Forged Prescriptions was a giant part of the creation of Secret Colours. It was the first record that all our original members sort of bonded over. It laid the foundation of the style of music Secret Colours played. The song “Walking With Jesus” in particular. It’s a simple enough two chord jam of G and C that we could mess around with for hours. It was also a song we could play live out of the blue, changing only the dynamics and the vocals to the guitar solo back to vocals. I guess you could say it was our anthem for the first two years of our band’s career. Besides “Walking With Jesus,” we loved all the raw sounding guitar tones and organ tones scattered all over the record. We try emulating them and the style of playing them in our own way, especially on our first record on songs like “Some Might Say” and “Sea.” Even our 1st Albums artwork reflects that record. The dress on the cover has the same pattern as the wallpaper on the Forged Prescriptions cover. I think that pretty much says it all right there.
Eric Hehr (Bass):
Since I play bass in Secret Colours, I figured I’d pick an album that has influenced my bass playing, as well as a go-to reference point for my bass tone. It didn’t take very long to decide that Nancy Sinatra’s 1966 debut full length Boots would be my contribution to this On Deck feature.

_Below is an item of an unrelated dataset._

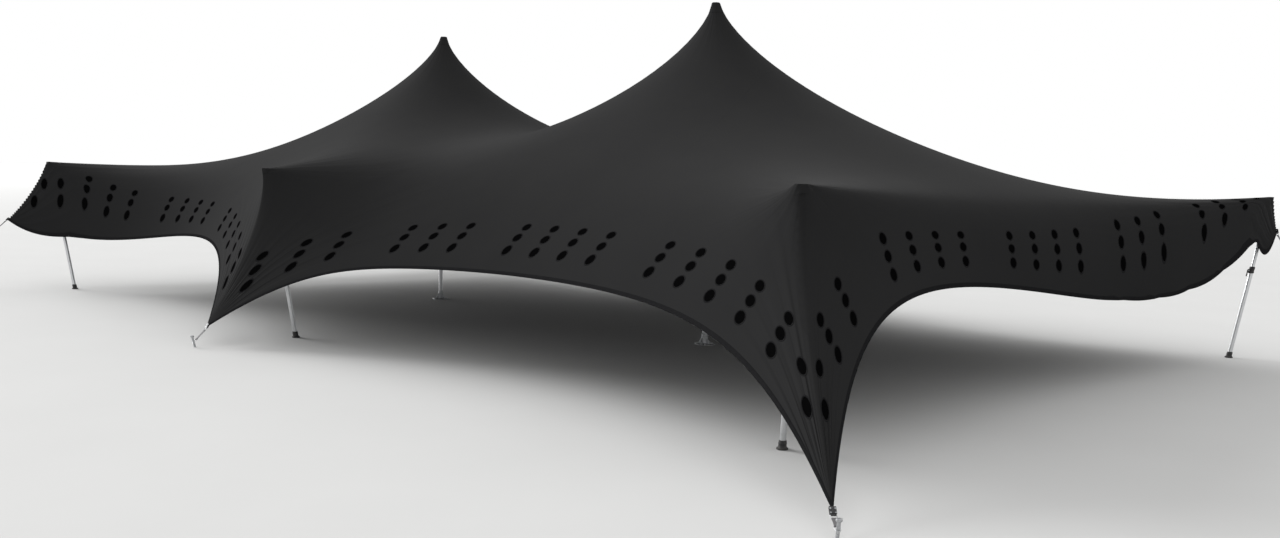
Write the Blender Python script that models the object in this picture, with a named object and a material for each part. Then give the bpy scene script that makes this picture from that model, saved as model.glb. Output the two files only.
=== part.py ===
"""Freeform stretch tent at full size, in metres, with +Z up.

One rectangle of stretch fabric is pushed up by two masts and six side poles, and
pulled out by six straps to stakes in the ground. Its shape is found as a net of
tensioned lines: every knot of the net lies where the pulls on it balance. The net is
then cut along its seams into panels and each panel is given the fabric's thickness.

The front is towards -Y. The tent repeats under half a turn about the Z axis, apart
from its two raised corners, front left and back right, which are pulled differently.
"""

import math

import bmesh
import bpy
import numpy as np
from mathutils import Vector

# Plan, from the centre to the corner anchors
HALF_LENGTH = 9.25
HALF_WIDTH = 5.80
MIDDLE_ANCHOR_X = -0.65

# Heights
MAST_HEIGHT = 4.95
POLE_HEIGHT = 2.40
MAST_RIGHT = (3.28, -0.12)
MAST_LEFT = (-3.41, -0.04)

# Each anchor: height of the fabric's tip, and how far its pole stands inside it
LOW_TIP, LOW_INSET = 0.135, 1.77
MIDDLE_TIP, MIDDLE_INSET = 0.26, 0.84
BACK_RIGHT_TIP, BACK_RIGHT_INSET = 1.89, 0.13
FRONT_LEFT_TIP, FRONT_LEFT_INSET = 1.29, 0.80

# The flat cut of the fabric: a plain hem, three rows of vents, then even cells
BAND_LINES = (0.0, 0.15, 0.34, 0.53, 0.72)
CELL = 0.50
LONG_CELLS, SHORT_CELLS = 33, 20
VENT_RADIUS = 0.062
VENT_SIDES = 6
FABRIC = 0.006
SEAM_GAP = 0.0003

# Parts that a cell is divided into while the shape is found: hem cells, then the others
HEM_CUTS, ROOF_CUTS = 6, 4
HEM_CELLS = 7

# Tension of the net's lines, taking the fabric's own as 1 per metre
HEM_PULL_LOW_BAY, HEM_PULL_HIGH_BAY, HEM_PULL_END = 2.28, 1.055, 1.125
HEAD_LINE_LOW_BAY, HEAD_LINE_HIGH_BAY, HEAD_LINE_END = 1.51, 2.63, 26.7
HEAD_LINE_SPREAD, HEAD_LINE_NARROWS, HEAD_LINE_COUNT = 1.0, 0.5, 15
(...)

Apart from the bass (which was performed by Carol Kaye), the album is a 60’s pop goldmine. It disguises a lot of unconventional avant-garde techniques as effortless pop tunes. It also host an impressive cast of pop royalty: Lee Hazelwood produced, Billy Strange arranged, and The Wrecking crew performed.

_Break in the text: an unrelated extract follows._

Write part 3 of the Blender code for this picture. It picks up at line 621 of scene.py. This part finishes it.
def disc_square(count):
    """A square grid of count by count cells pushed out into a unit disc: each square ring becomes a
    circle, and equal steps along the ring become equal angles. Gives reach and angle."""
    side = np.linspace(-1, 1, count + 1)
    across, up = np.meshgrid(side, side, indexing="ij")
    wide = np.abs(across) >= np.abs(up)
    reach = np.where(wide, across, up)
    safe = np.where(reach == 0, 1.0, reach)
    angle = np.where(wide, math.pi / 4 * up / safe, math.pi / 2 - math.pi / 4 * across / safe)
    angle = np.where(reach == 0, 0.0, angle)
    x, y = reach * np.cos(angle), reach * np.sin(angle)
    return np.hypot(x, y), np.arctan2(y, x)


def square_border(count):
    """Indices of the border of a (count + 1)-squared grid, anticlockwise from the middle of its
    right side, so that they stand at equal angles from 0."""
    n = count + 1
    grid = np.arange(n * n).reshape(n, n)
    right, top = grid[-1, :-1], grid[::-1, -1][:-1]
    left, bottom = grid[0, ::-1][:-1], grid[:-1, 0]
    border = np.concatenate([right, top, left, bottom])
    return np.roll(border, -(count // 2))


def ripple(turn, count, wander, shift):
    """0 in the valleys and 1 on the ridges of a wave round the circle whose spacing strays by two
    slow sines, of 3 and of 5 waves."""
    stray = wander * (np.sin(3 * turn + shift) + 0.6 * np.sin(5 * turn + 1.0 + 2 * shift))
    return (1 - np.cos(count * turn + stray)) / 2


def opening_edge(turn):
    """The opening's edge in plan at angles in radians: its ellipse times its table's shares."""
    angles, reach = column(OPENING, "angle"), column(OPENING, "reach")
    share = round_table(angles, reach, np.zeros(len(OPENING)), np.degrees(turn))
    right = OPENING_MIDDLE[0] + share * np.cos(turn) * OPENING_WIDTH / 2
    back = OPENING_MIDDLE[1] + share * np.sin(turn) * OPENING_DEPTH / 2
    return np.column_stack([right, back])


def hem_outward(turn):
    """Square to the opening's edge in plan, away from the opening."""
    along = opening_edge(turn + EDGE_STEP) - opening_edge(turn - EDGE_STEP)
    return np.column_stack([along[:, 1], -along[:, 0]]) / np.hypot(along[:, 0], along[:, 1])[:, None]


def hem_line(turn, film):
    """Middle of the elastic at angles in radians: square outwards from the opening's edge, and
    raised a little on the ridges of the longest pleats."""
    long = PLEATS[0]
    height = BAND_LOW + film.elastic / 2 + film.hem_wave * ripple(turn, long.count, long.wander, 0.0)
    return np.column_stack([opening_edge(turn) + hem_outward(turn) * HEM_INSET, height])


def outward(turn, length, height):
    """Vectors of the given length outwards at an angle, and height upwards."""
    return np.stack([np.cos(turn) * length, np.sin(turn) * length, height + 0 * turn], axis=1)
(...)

Back to the bass! The song in specific that always blows me away is “These Boots Are Made For Walking.” Apart from being a classic novelty of pop music (Hazelwood told Sinatra to sing the song as if she was “a sixteen year old girl who liked fucking truck drivers”), it’s a classic example of why Carol Kaye has recorded on over 10,000 sessions in her career. She serves the song, keeps it straight forward, and doesn’t do anything flashy – yet she manages to steal the show. On this specific recording, she used a Fender P-Bass with flat-wounds – heavily muted and with a thick old pick. The electric bass track was doubled with an upright bass, played by Chuck Berghofer. Apparently, Nancy Sinatra was a big fan of double bass on her tracks, and Strange adjusted the arrangement to enhance the use of such heavy bass.

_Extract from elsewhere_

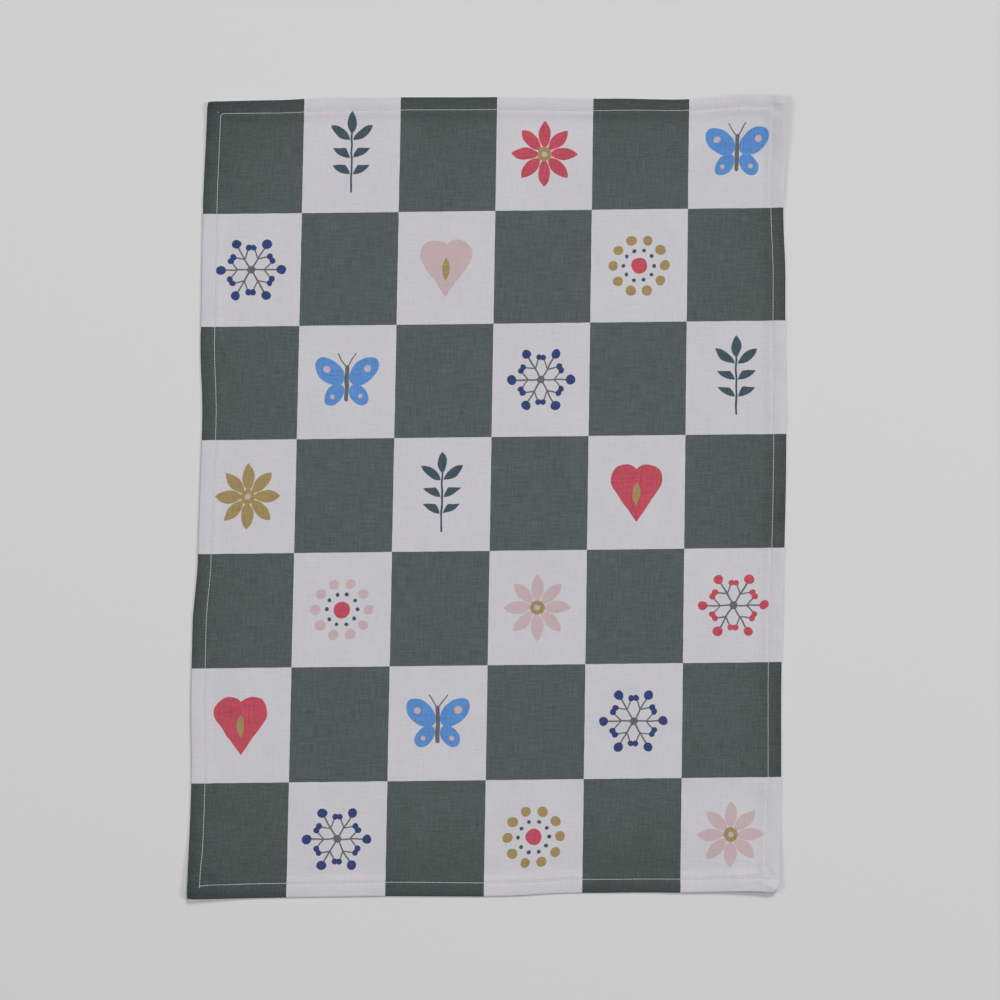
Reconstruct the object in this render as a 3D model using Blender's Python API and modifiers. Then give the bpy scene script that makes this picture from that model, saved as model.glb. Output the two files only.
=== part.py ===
"""A tea towel lying flat: one sheet of printed cotton, hemmed on all four sides.

Metres, +Z up. The surface that it lies on is Z = 0, +X is across the towel and +Y is along it.
The cloth is a little out of square, its edges wander, and its corners stand off the surface.
"""

import bmesh
import bpy
import numpy as np

MM = 0.001

# Driving sizes, of the finished towel pulled square
WIDTH = 500 * MM
LENGTH = 680 * MM
FIELD_THICKNESS = 1.0 * MM
HEM_THICKNESS = 1.8 * MM  # the cloth is turned twice, so the hem is three layers
HEM_WIDTH = 13 * MM
HEM_STEP = 3 * MM  # where the cloth comes down from the hem to the field
EDGE_ROUND = 0.4 * MM

# The grid that the sheet is made on
HEM_LINES = (0, 3 * MM, 7 * MM, HEM_WIDTH, HEM_WIDTH + HEM_STEP)  # measured in from the edge
FIELD_CELL = 20 * MM  # at most

# How each corner lies, in millimetres: shift_x and shift_y move it off the square outline, pull
# rounds it by drawing its point in, lift is its height off the surface, and reach is how far
# from the corner the lift begins.
CORNER_COLUMNS = ("side_x", "side_y", "shift_x", "shift_y", "pull", "lift", "reach")
CORNERS = (
    (-1, +1, 3.0, -3.7, 1.0, 1.6, 80),
    (+1, +1, 0.0, 4.5, 0.6, 4.2, 100),
    (-1, -1, -10.5, -1.5, 0.5, 3.2, 90),
    (+1, -1, -10.5, 2.3, 2.0, 3.6, 85),
)
PULL_REACH = 8 * MM

# How far each edge stands out from the straight line between its corners, in millimetres. Along
# is the share of the way from the edge's left or lower corner. The corners themselves stay put.
EDGE_COLUMNS = ("along", "bow")
EDGES = {
    "left": ((0.14, -0.9), (0.26, 1.3), (0.34, 1.4), (0.42, -1.5), (0.60, -2.3), (0.70, 0.9), (0.87, 1.7)),
    "right": ((0.13, 1.8), (0.25, 1.1), (0.54, 3.5), (0.76, 1.4), (0.86, -0.8), (0.95, 1.0)),
    "bottom": ((0.32, -0.4), (0.52, 0.8), (0.65, -1.4), (0.75, -1.2), (0.85, -0.7), (0.95, -1.3)),
    "top": ((0.11, 0.9), (0.22, 2.6), (0.50, 1.5), (0.69, -0.9), (0.82, -2.4), (0.92, 1.0)),
}
BOW_REACH = 90 * MM  # the field further in than this has none of an edge's bow

# Finish
CLOTH_COLOUR = (0.52, 0.51, 0.54, 1.0)
CLOTH_ROUGHNESS = 0.9


def smooth(share):
    """0 up to 0, 1 from 1 on, and a smooth rise between them."""
    share = np.clip(share, 0.0, 1.0)
    return share * share * (3 - 2 * share)


def table(columns, rows):
    return [dict(zip(columns, values, strict=True)) for values in rows]


def bow(edge, along):
    """How far an edge stands out at this share of its length, eased from row to row."""
    ends = ((0.0, 0.0), (1.0, 0.0))
    rows = table(EDGE_COLUMNS, (ends[0], *EDGES[edge], ends[1]))
    for start, end in zip(rows, rows[1:]):
        if along <= end["along"]:
            break
    share = (along - start["along"]) / (end["along"] - start["along"])
    return (start["bow"] + (end["bow"] - start["bow"]) * smooth(share)) * MM


def near_edge(depth):
    """1 at an edge, and 0 from BOW_REACH inside it."""
    return 1 - smooth(depth / BOW_REACH)


def laid_out(across, along):
    """Where a point of the square cloth lies: its x, its y and its height off the surface."""
    share_x = across / WIDTH + 0.5
    share_y = along / LENGTH + 0.5
    x, y, lift = across, along, 0.0
    for corner in table(CORNER_COLUMNS, CORNERS):
        weight_x = share_x if corner["side_x"] > 0 else 1 - share_x
        weight_y = share_y if corner["side_y"] > 0 else 1 - share_y
        x += weight_x * weight_y * corner["shift_x"] * MM
        y += weight_x * weight_y * corner["shift_y"] * MM
        away = np.hypot(corner["side_x"] * WIDTH / 2 - across, corner["side_y"] * LENGTH / 2 - along)
        pull = corner["pull"] * MM * (1 - smooth(away / PULL_REACH))
        x -= corner["side_x"] * pull
        y -= corner["side_y"] * pull
        lift += corner["lift"] * MM * smooth(1 - away / (corner["reach"] * MM)) ** 2
    x -= bow("left", share_y) * near_edge(across + WIDTH / 2)
    x += bow("right", share_y) * near_edge(WIDTH / 2 - across)
    y -= bow("bottom", share_x) * near_edge(along + LENGTH / 2)
    y += bow("top", share_x) * near_edge(LENGTH / 2 - along)
    return x, y, lift


def grid_lines(size):
    """Grid lines across a side of this size: close together in both hems, even in the field."""
    field_start, field_end = HEM_LINES[-1], size - HEM_LINES[-1]
    cells = int(np.ceil((field_end - field_start) / FIELD_CELL))
    field = np.linspace(field_start, field_end, cells + 1)
    far_hem = [size - line for line in reversed(HEM_LINES)]
    return np.array([*HEM_LINES[:-1], *field, *far_hem[1:]]) - size / 2


def layers_at(across, along):
    """The sheet's thickness at a point of the square cloth, as a share of the hem's."""
    depth = min(WIDTH / 2 - abs(across), LENGTH / 2 - abs(along))
    field_share = FIELD_THICKNESS / HEM_THICKNESS
    return 1 - (1 - field_share) * smooth((depth - HEM_WIDTH) / HEM_STEP)


def underside():
    """The open sheet that is the towel's underside, and the thickness share of each of its points."""
    lines_x, lines_y = grid_lines(WIDTH), grid_lines(LENGTH)
    cells_x, cells_y = len(lines_x) - 1, len(lines_y) - 1
    grid = bmesh.new()
    bmesh.ops.create_grid(grid, x_segments=cells_x, y_segments=cells_y, size=1)
    shares = []
    for vertex in grid.verts:
        # create_grid runs from -1 to 1 both ways, in even steps
        across = lines_x[round((vertex.co.x + 1) / 2 * cells_x)]
        along = lines_y[round((vertex.co.y + 1) / 2 * cells_y)]
        shares.append(layers_at(across, along))
        vertex.co = laid_out(across, along)
    mesh = bpy.data.meshes.new("cloth")
    grid.to_mesh(mesh)
    grid.free()
    return mesh, shares


def centre(mesh):
    """Moves the mesh so that its box is centred on the Z axis."""
    points = np.array([vertex.co for vertex in mesh.vertices])
    middle = (points.min(axis=0) + points.max(axis=0)) / 2
    for vertex in mesh.vertices:
        vertex.co.x -= middle[0]
        vertex.co.y -= middle[1]


def printed_cotton():
    material = bpy.data.materials.new("printed_cotton")
    material.use_nodes = True
    shader = material.node_tree.nodes["Principled BSDF"]
    shader.inputs["Base Color"].default_value = CLOTH_COLOUR
    shader.inputs["Roughness"].default_value = CLOTH_ROUGHNESS
    shader.inputs["Metallic"].default_value = 0.0
    return material


def make_cloth(collection):
    """The whole towel: one sheet, thicker along its hems."""
    mesh, shares = underside()
    centre(mesh)
    cloth = bpy.data.objects.new("cloth", mesh)
    collection.objects.link(cloth)
    mesh.materials.append(printed_cotton())

    layers = cloth.vertex_groups.new(name="layers")
    for index, share in enumerate(shares):
        layers.add([index], share, "REPLACE")

    thickness = cloth.modifiers.new("thickness", "SOLIDIFY")
    thickness.thickness = HEM_THICKNESS
    thickness.offset = 1
    thickness.vertex_group = layers.name

    folded_edge = cloth.modifiers.new("folded_edge", "BEVEL")
    folded_edge.width = EDGE_ROUND
    folded_edge.segments = 2
    folded_edge.limit_method = "ANGLE"
    folded_edge.angle_limit = np.radians(60)


def main():
    for existing in list(bpy.data.objects):
        bpy.data.objects.remove(existing)
    collection = bpy.data.collections.new("tea_towel")
    bpy.context.scene.collection.children.link(collection)
    make_cloth(collection)


main()
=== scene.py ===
"""The looks of a tea towel lying flat: printed cotton, its hem and stitching, floor, light and camera.

Metres, +Z up. The floor is Z = 0, +X is across the towel and +Y is along it. A point of the cloth is
named by where it is on the finished towel pulled square: across and along, from the towel's centre.
"""

import math

import bpy
import numpy as np
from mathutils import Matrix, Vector


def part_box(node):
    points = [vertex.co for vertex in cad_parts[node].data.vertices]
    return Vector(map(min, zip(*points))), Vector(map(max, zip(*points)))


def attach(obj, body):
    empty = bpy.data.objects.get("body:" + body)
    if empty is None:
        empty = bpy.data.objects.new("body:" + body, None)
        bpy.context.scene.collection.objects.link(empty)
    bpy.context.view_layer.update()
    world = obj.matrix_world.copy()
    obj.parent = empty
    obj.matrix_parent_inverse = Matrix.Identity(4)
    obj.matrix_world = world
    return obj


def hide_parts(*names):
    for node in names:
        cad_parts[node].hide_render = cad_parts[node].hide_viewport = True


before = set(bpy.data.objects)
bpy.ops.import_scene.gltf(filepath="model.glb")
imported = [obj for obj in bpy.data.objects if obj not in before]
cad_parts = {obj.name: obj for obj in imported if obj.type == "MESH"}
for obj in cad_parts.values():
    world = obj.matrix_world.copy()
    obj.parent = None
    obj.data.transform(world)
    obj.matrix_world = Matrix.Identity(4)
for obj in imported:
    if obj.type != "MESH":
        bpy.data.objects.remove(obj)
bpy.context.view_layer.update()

MM = 0.001

# The finished towel pulled square
WIDTH = 500 * MM
LENGTH = 680 * MM
CLOTH_THICKNESS = 0.6 * MM
HEM_THICKNESS = 1.5 * MM
HEM_WIDTH = 13 * MM
HEM_RAMP = 7 * MM  # where the single cloth comes down from the hem to the floor
HEM_CROWN = 0.25 * MM  # how much the hem swells between its fold and its stitching
CROWN_WIDTH = 10 * MM
CORNER_BULK = 0.5 * MM  # the extra turns of cloth in a corner
BULK_REACH = 6 * MM  # how far from the corner they are all there
BULK_RAMP = 12 * MM  # where they come down beyond that
FOLD_RADIUS = HEM_THICKNESS / 2
STEP_WIDTH = 0.2 * MM  # where the reverse steps up at the turned hem's inner edge

# How each corner lies, in millimetres: shift_x and shift_y move it off the square outline, pull
# rounds it by drawing its point in, lift is its height off the floor, and reach is how far from
# the corner the lift begins.
CORNER_COLUMNS = ("side_x", "side_y", "shift_x", "shift_y", "pull", "lift", "reach")
CORNERS = (
    (-1, +1, 3.0, -3.7, 0.5, 1.6, 80),
    (+1, +1, -0.8, 4.6, 0.4, 4.2, 100),
    (-1, -1, -10.5, -1.5, 0.5, 3.2, 90),
    (+1, -1, -10.7, 2.0, 1.8, 3.6, 85),
)
PULL_REACH = 6 * MM  # how far from a corner its pull is felt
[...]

We recently recorded a new single, and the two recordings I referenced for the bass were “I’m Your Man” by Bobby Taylor & The Vancouver’s and “These Boots Are Made For Walkin” by Nancy Sinatra. I have a 1976 4001 Rickenbacker that I put flat-wounds on, rolled off the tone, and cranked the neck pickup. I doubled my Ric track note for note with a mock Fender VI bass with a bit of verb on it. It doesn’t sound nearly as rad as Carol Kaye on those Nancy Sinatra or Beach Boys albums, but it sounds pretty fucking cool.
Secret Colours’ latest album, Peach, is out now.